*Problem to work on*: Count how many lines of the material below have the word "loose" and give only the number.

*Given records*:
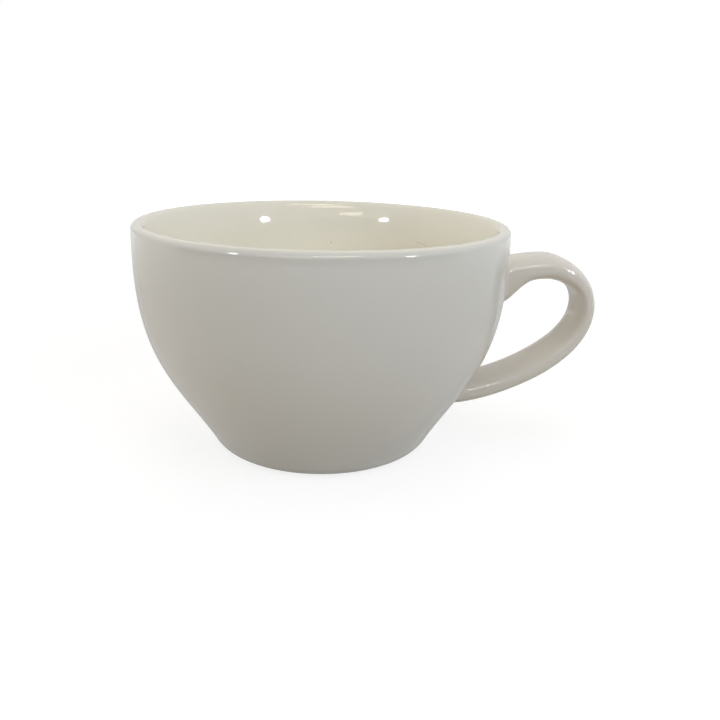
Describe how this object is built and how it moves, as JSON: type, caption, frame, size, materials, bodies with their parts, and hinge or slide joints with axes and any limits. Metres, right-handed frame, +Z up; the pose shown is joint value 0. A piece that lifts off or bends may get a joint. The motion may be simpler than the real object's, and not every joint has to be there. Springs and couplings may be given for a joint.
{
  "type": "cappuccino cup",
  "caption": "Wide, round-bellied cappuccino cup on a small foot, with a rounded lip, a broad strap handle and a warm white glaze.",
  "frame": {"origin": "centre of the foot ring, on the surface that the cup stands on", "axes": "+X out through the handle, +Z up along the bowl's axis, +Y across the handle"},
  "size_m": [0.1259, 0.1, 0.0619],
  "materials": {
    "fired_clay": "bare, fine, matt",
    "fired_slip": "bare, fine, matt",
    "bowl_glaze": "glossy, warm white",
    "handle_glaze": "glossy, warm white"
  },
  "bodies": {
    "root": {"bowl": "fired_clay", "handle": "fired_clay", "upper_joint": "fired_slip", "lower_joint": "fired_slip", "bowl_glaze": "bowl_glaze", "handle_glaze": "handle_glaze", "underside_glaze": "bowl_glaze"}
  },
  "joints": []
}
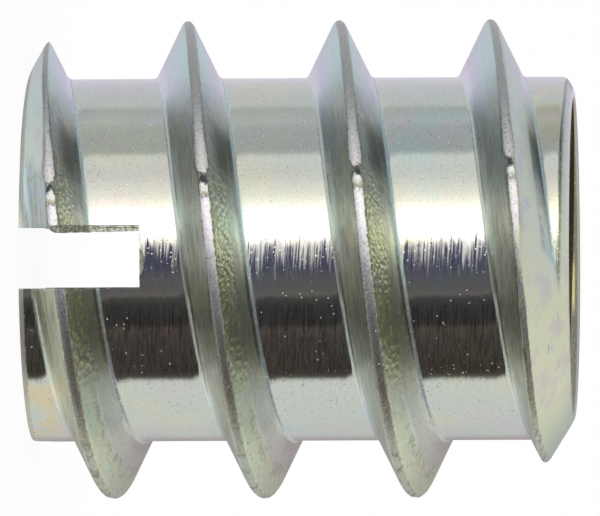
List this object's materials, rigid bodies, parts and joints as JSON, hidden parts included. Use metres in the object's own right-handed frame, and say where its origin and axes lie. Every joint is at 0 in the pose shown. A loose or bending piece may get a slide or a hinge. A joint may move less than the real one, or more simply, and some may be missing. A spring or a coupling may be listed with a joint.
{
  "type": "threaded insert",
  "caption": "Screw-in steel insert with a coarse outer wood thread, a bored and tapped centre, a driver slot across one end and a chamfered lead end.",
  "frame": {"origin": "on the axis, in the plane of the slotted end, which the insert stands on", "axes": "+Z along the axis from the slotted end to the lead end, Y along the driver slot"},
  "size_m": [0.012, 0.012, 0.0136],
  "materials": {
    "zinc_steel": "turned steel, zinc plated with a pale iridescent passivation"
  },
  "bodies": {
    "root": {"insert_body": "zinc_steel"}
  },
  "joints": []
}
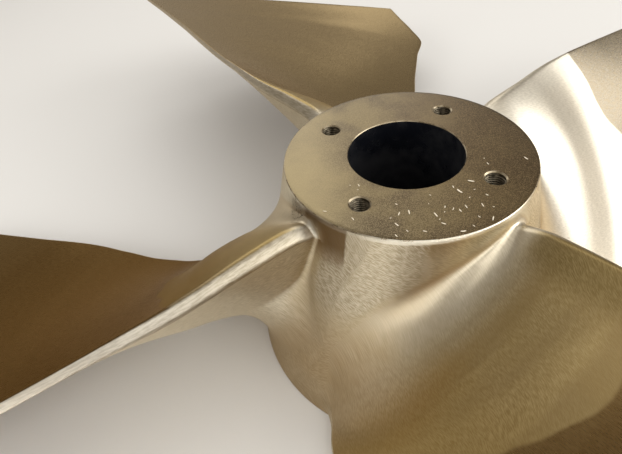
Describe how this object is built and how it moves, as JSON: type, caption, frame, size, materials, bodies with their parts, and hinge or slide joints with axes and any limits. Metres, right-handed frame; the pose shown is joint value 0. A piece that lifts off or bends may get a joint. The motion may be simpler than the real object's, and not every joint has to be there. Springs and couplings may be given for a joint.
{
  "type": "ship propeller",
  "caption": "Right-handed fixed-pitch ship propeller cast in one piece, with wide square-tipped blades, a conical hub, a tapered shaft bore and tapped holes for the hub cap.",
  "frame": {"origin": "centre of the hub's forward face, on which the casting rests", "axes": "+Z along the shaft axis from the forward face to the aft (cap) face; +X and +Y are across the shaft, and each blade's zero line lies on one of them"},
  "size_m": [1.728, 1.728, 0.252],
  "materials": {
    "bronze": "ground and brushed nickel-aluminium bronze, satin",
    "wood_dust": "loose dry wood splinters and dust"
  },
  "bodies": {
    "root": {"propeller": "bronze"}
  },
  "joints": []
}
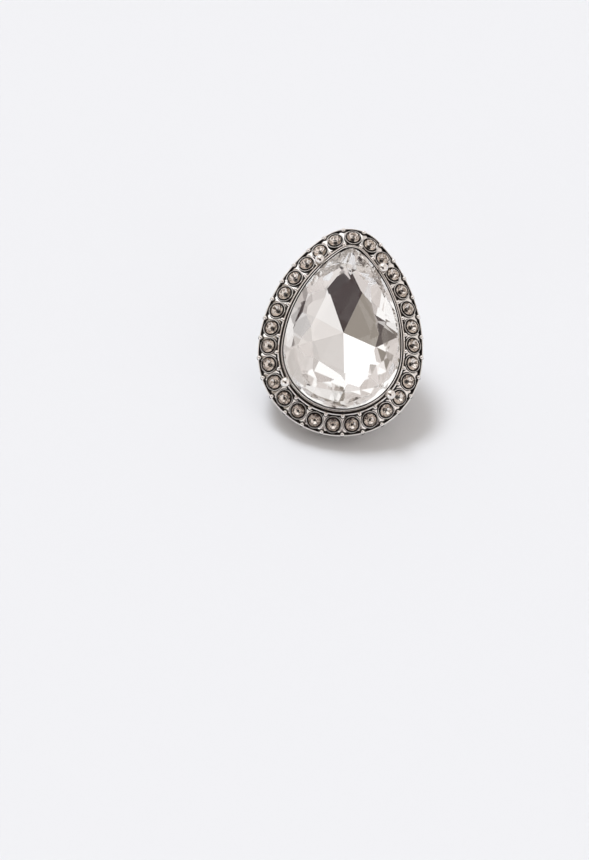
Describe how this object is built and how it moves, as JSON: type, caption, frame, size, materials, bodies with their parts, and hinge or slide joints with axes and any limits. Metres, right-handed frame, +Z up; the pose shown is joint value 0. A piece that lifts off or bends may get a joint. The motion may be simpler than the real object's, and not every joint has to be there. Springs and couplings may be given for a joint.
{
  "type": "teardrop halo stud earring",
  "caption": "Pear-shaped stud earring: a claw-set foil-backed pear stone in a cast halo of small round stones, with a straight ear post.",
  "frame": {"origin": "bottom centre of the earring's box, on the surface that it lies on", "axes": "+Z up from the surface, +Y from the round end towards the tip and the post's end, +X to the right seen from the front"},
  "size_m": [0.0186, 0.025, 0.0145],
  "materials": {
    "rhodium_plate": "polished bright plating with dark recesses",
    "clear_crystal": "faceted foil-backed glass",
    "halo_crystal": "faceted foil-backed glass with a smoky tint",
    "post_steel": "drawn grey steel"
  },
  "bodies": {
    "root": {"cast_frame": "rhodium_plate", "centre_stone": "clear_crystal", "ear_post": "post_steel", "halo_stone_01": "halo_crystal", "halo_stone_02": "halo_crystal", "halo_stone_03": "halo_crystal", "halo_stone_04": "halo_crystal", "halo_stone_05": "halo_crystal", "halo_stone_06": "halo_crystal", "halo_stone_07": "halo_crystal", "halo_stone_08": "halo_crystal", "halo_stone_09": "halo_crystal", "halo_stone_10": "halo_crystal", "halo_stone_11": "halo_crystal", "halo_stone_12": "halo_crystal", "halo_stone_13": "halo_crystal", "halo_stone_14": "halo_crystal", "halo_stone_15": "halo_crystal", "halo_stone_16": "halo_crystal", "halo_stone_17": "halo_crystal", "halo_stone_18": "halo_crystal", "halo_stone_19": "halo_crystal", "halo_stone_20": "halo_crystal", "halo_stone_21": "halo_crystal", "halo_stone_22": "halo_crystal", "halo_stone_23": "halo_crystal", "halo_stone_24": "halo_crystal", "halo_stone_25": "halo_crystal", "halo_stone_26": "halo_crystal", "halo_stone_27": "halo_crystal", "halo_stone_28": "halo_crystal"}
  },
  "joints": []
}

*Task solution*: 2